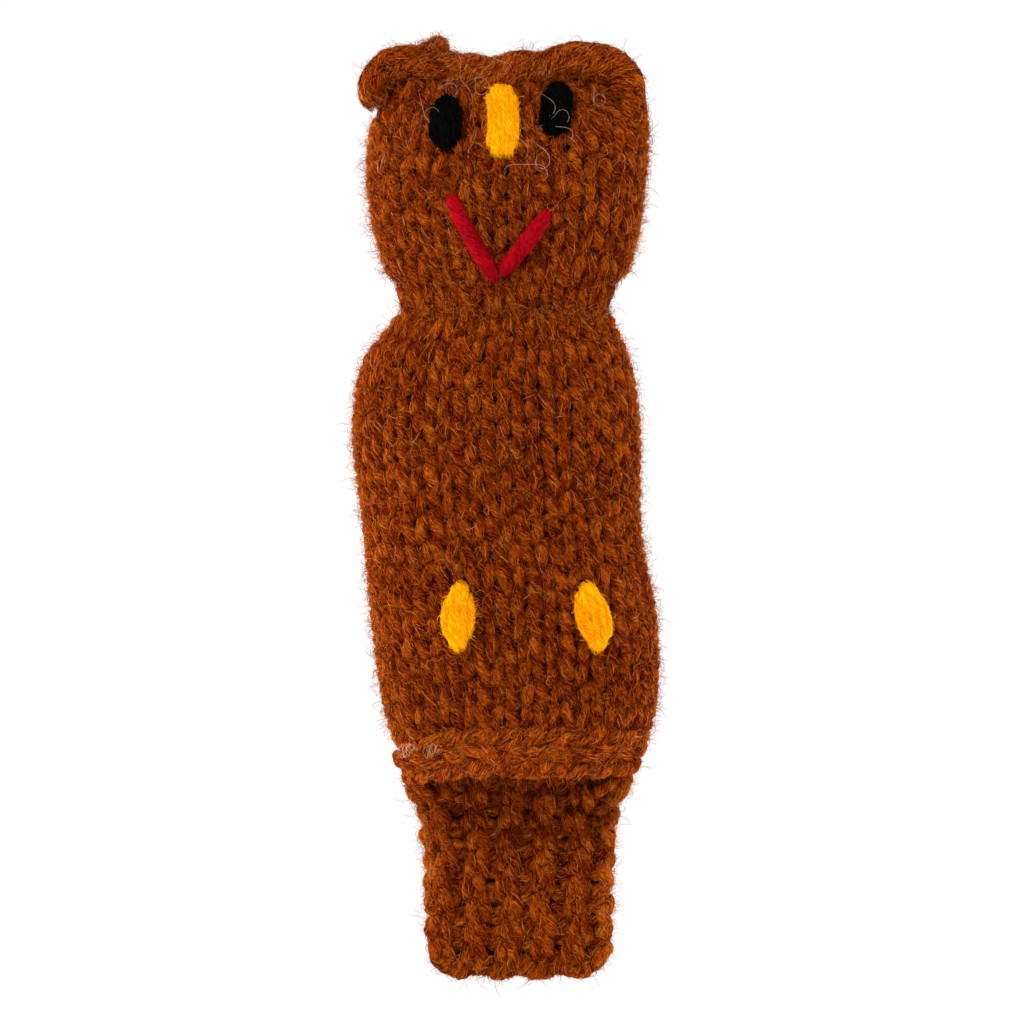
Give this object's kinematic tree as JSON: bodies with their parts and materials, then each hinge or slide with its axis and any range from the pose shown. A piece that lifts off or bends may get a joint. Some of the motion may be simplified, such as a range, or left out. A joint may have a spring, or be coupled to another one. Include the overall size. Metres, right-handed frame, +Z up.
{
  "type": "knitted finger puppet",
  "caption": "Hand-knitted rust-brown wool finger puppet of an owl with curled ears, embroidered face and feet, and a ribbed tail flap.",
  "frame": {"origin": "centre of the finger pocket's mouth, at the level of the front hem and in the plane of the side seams", "axes": "+Z up through the pocket to the crown, -Y out of the face, +X towards the puppet's ear on the right as seen from the front"},
  "size_m": [0.0359, 0.0162, 0.1119],
  "materials": {
    "rust_knit": "fuzzy hand-knitted stockinette wool, rust brown with lighter and darker fibres",
    "rust_yarn": "fuzzy plied wool yarn, rust brown",
    "black_yarn": "black yarn in satin stitch",
    "yellow_yarn": "orange-yellow yarn in satin stitch",
    "red_yarn": "thick crimson yarn in long stitches"
  },
  "bodies": {
    "torso": {"body_front_panel": "rust_knit", "body_back_panel": "rust_knit", "body_left_seam": "rust_yarn", "body_right_seam": "rust_yarn", "front_hem": "rust_yarn", "left_foot": "yellow_yarn", "right_foot": "yellow_yarn"},
    "collar": {"neck_gathering_yarn": "rust_yarn"},
    "head": {"head_front_panel": "rust_knit", "head_back_panel": "rust_knit", "head_left_seam": "rust_yarn", "head_right_seam": "rust_yarn", "crown_edge": "rust_yarn", "left_ear": "rust_yarn", "right_ear": "rust_yarn", "left_ear_yarn_end": "rust_yarn", "left_eye": "black_yarn", "right_eye": "black_yarn", "beak": "yellow_yarn", "mouth_left_stitch": "red_yarn", "mouth_right_stitch": "red_yarn"},
    "tail": {"tail_flap": "rust_knit", "tail_bound_edge": "rust_yarn"}
  },
  "joints": [
    {"name": "neck_turn", "type": "hinge", "parent": "torso", "child": "collar", "pos_m": [-0.0003, 0, 0.0546], "axis": [0, 0, 1], "range_deg": [-35, 35], "stiffness_Nm_per_rad": 0.002},
    {"name": "neck_nod", "type": "hinge", "parent": "collar", "child": "head", "pos_m": [-0.0003, 0, 0.0546], "axis": [1, 0, 0], "range_deg": [-15, 25], "stiffness_Nm_per_rad": 0.002},
    {"name": "tail_swing", "type": "hinge", "parent": "torso", "child": "tail", "pos_m": [0.0013, 0.00385, -0.0046], "axis": [1, 0, 0], "range_deg": [-75, 80], "stiffness_Nm_per_rad": 0.0005}
  ]
}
——
**Exercise task**
Reproduce the material in full, with no word added or dropped.

**Exercise solution**
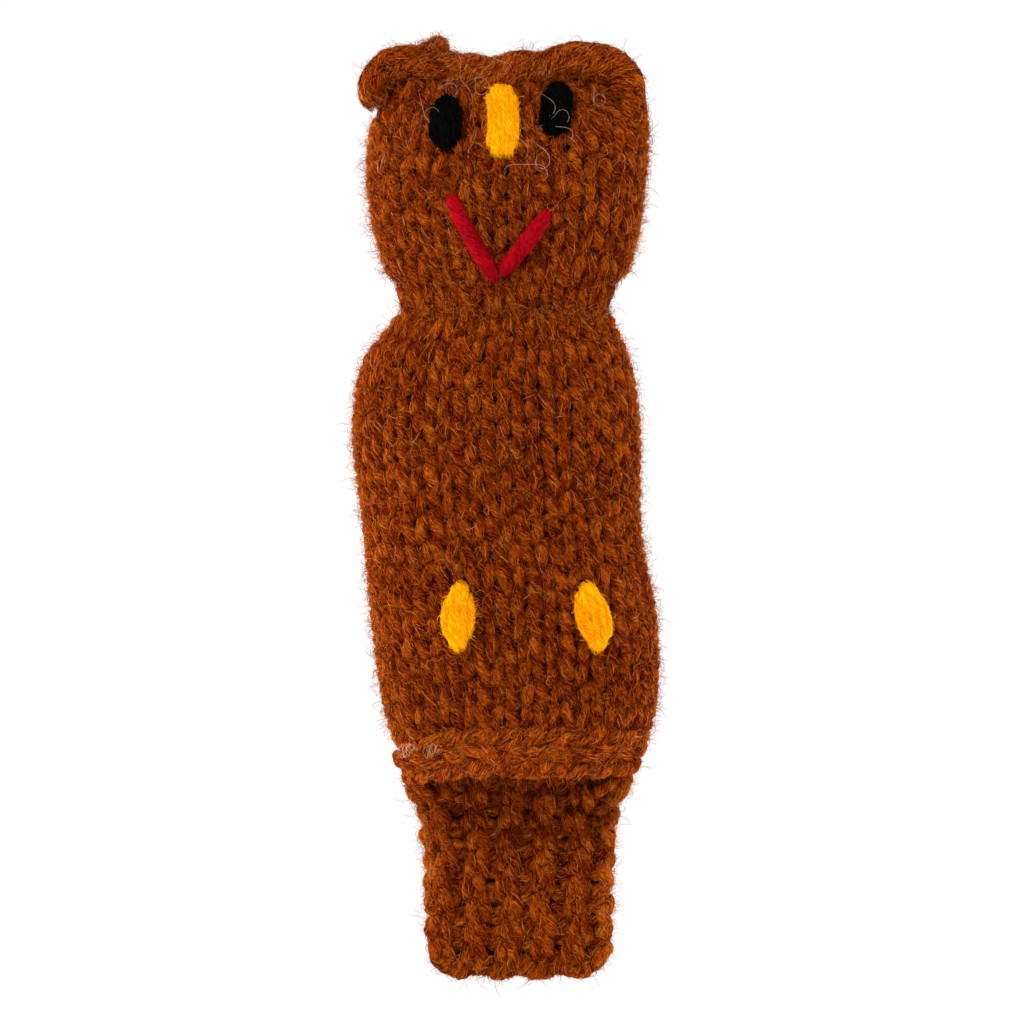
Give this object's kinematic tree as JSON: bodies with their parts and materials, then each hinge or slide with its axis and any range from the pose shown. A piece that lifts off or bends may get a joint. Some of the motion may be simplified, such as a range, or left out. A joint may have a spring, or be coupled to another one. Include the overall size. Metres, right-handed frame, +Z up.
{
  "type": "knitted finger puppet",
  "caption": "Hand-knitted rust-brown wool finger puppet of an owl with curled ears, embroidered face and feet, and a ribbed tail flap.",
  "frame": {"origin": "centre of the finger pocket's mouth, at the level of the front hem and in the plane of the side seams", "axes": "+Z up through the pocket to the crown, -Y out of the face, +X towards the puppet's ear on the right as seen from the front"},
  "size_m": [0.0359, 0.0162, 0.1119],
  "materials": {
    "rust_knit": "fuzzy hand-knitted stockinette wool, rust brown with lighter and darker fibres",
    "rust_yarn": "fuzzy plied wool yarn, rust brown",
    "black_yarn": "black yarn in satin stitch",
    "yellow_yarn": "orange-yellow yarn in satin stitch",
    "red_yarn": "thick crimson yarn in long stitches"
  },
  "bodies": {
    "torso": {"body_front_panel": "rust_knit", "body_back_panel": "rust_knit", "body_left_seam": "rust_yarn", "body_right_seam": "rust_yarn", "front_hem": "rust_yarn", "left_foot": "yellow_yarn", "right_foot": "yellow_yarn"},
    "collar": {"neck_gathering_yarn": "rust_yarn"},
    "head": {"head_front_panel": "rust_knit", "head_back_panel": "rust_knit", "head_left_seam": "rust_yarn", "head_right_seam": "rust_yarn", "crown_edge": "rust_yarn", "left_ear": "rust_yarn", "right_ear": "rust_yarn", "left_ear_yarn_end": "rust_yarn", "left_eye": "black_yarn", "right_eye": "black_yarn", "beak": "yellow_yarn", "mouth_left_stitch": "red_yarn", "mouth_right_stitch": "red_yarn"},
    "tail": {"tail_flap": "rust_knit", "tail_bound_edge": "rust_yarn"}
  },
  "joints": [
    {"name": "neck_turn", "type": "hinge", "parent": "torso", "child": "collar", "pos_m": [-0.0003, 0, 0.0546], "axis": [0, 0, 1], "range_deg": [-35, 35], "stiffness_Nm_per_rad": 0.002},
    {"name": "neck_nod", "type": "hinge", "parent": "collar", "child": "head", "pos_m": [-0.0003, 0, 0.0546], "axis": [1, 0, 0], "range_deg": [-15, 25], "stiffness_Nm_per_rad": 0.002},
    {"name": "tail_swing", "type": "hinge", "parent": "torso", "child": "tail", "pos_m": [0.0013, 0.00385, -0.0046], "axis": [1, 0, 0], "range_deg": [-75, 80], "stiffness_Nm_per_rad": 0.0005}
  ]
}